Even before the U.S. Supreme Court ruled that same-sex marriage is a legal right, Queens had planned a candlelight vigil this week to mark the 25th anniversary of gay bartender Julio Rivera’s murder.

The pendulum has come full circle as the borough celebrates the landmark ruling and looks back with horror on an era when three young savages hunted down Rivera because of his sexual orientation.

Rivera’s slaying in Jackson Heights set the stage for the emergence of the borough’s gay pride movement and laid the groundwork for the annual Queens Pride Parade.

City Councilman Daniel Dromm, who was on the front lines of the gay rights battle after the murder and founded the Queens Pride Parade, held a candlelight vigil Wednesday on the spot at 78th Street and 37th Avenue where Rivera was killed.

“Julio’s case was the beginning of the change that we saw in Queens,” the former public school teacher said. “We’ve come a long way since then, but we still have far to go.”

The court decision also reverberated across Queens’ immigrant communities, whose LGBT members have sought refuge from discrimination in Jackson Heights for years.

The joy over the high court’s 5-4 ruling on marriage equality was immediate.

Minutes after the vote was announced, Jimmy Van Bramer—Queens’ other openly gay councilman—interrupted a DOT news conference to call his husband with the news.

Hours later Van Bramer and his husband, Dan Hendrick, released a statement saying, “We have been moved to tears this morning, knowing the pain and stigma of being unequal is lifted.”

Queens congressional delegates and other elected officials joined in, issuing statements calling the court ruling a milestone and a defining moment.

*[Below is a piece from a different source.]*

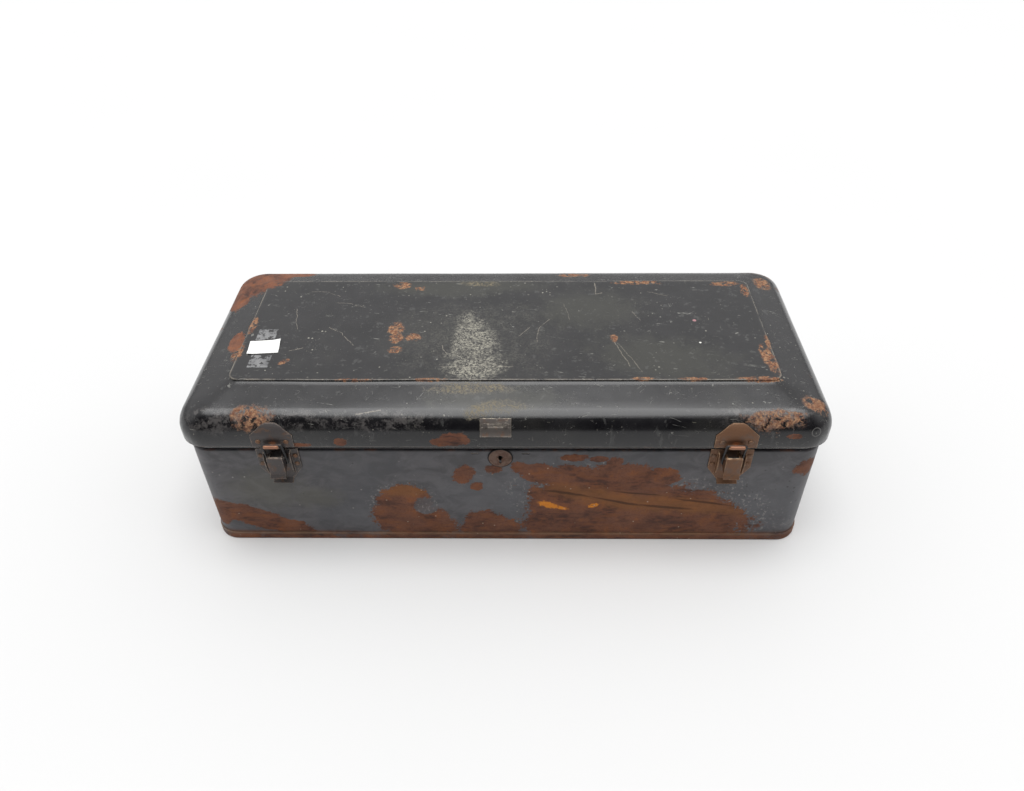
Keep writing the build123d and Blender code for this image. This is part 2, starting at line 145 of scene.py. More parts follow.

There has been great enlightenment in public attitudes toward the gay community over the past few years, but some people still felt invisible despite New York state’s recognition of gay marriage. Queens’ gay activists were among the first in the nation to lead the charge against discrimination and to stand up publicly to challenge the laws that pushed fellow LGBT people to the margins of society.

Now that the highest court in the land has extended the guarantee of equality for all to marriage, we salute those brave early fighters for helping to bring justice to everyone in Queens and the rest of the country—regardless of who they love or choose to marry. We can all now can stand tall in the sunlight.